Preheat oven to 400 degrees. Set a couple of quarts of water with pinch of salt to boil. Add egg noodles when water is just at a boil, watch for 4-5 minutes, turn off heat and let sit. In a large mixing bowl, add cream cheese and microwave 1 minute till soft. To this, add and turn over a little milk, sour cream, a pat or two of salted butter, olive oil, eggs, vanilla, ricotta cheese, salt, and honey and cinnamon to taste. This mixture should prove to be nearly the mass of the noodles. Strain but do not rinse noodles. Add to a large casserole dish and have another smaller dish nearby in case you can make an extra for someone special. Core and chop pears. Pit and chop half the plums, leaving several halves intact. Fold cheese mixture into pan of noodles and turn. Fold canned fruit into the pan and turn. Fold chopped fruit into the pan and turn. Don’t worry about a topping for this kugel, the starch and oil in the recipe keep it from sticking (as long as you don’t over oil it), and it should have crunchy, pliant noodles on top. Bake for 40 minutes. Check to see if the custard has formed by putting in a knife and seeing it come out relatively clear of batter. Let the kugel sit a little before serving. It is best served luke warm.

Ideas for kugel are most welcome here on the AARC blog, and I can use suggestions before I expand this entry for my little Tumblr blog, New Jew Food.

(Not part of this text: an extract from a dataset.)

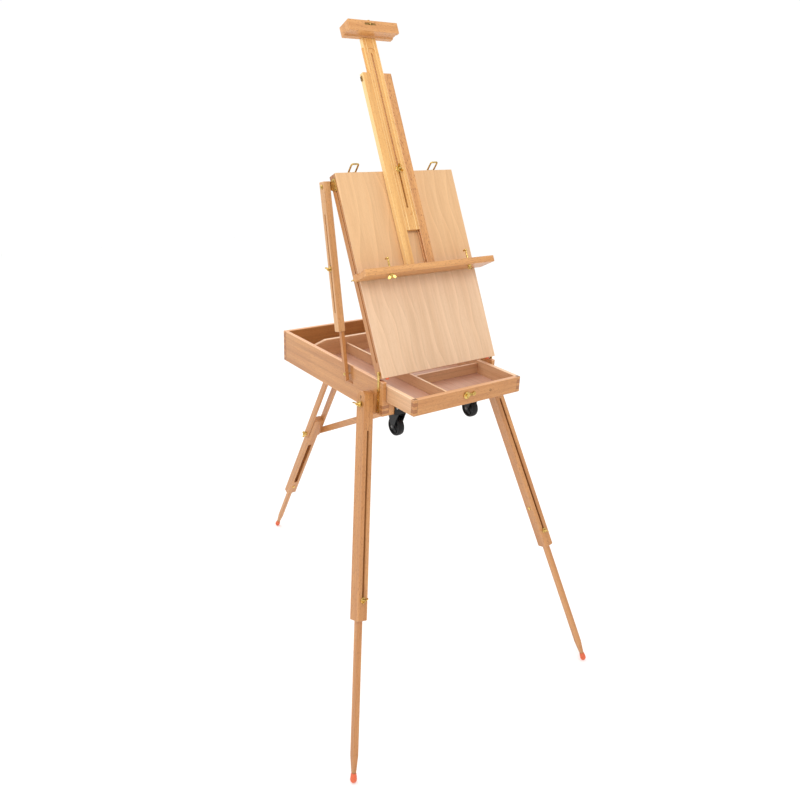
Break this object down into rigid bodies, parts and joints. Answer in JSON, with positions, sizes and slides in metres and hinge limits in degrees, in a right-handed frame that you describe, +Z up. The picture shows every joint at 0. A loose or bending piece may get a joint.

  1. This sounds good, I look forward to trying it out! I’m also interested in hearing about savory kugels if anyone has good recipes.

    • Marcy Epstein says:

      I just saw this– about 8 months later! Sure. Let’s talk savory kugels. Let me see if I can link to one scrumptious example. Look for it on Facebook today. Putting link here, too, but you must scroll all the way down.

  2. Clare Kinberg says:

    One of my favorite kid books, Once Upon a Shabbos, has a “Bubbe’s Shabbos Kugel” recipe on the back. It’s the traditional pineapple one, but works just fine.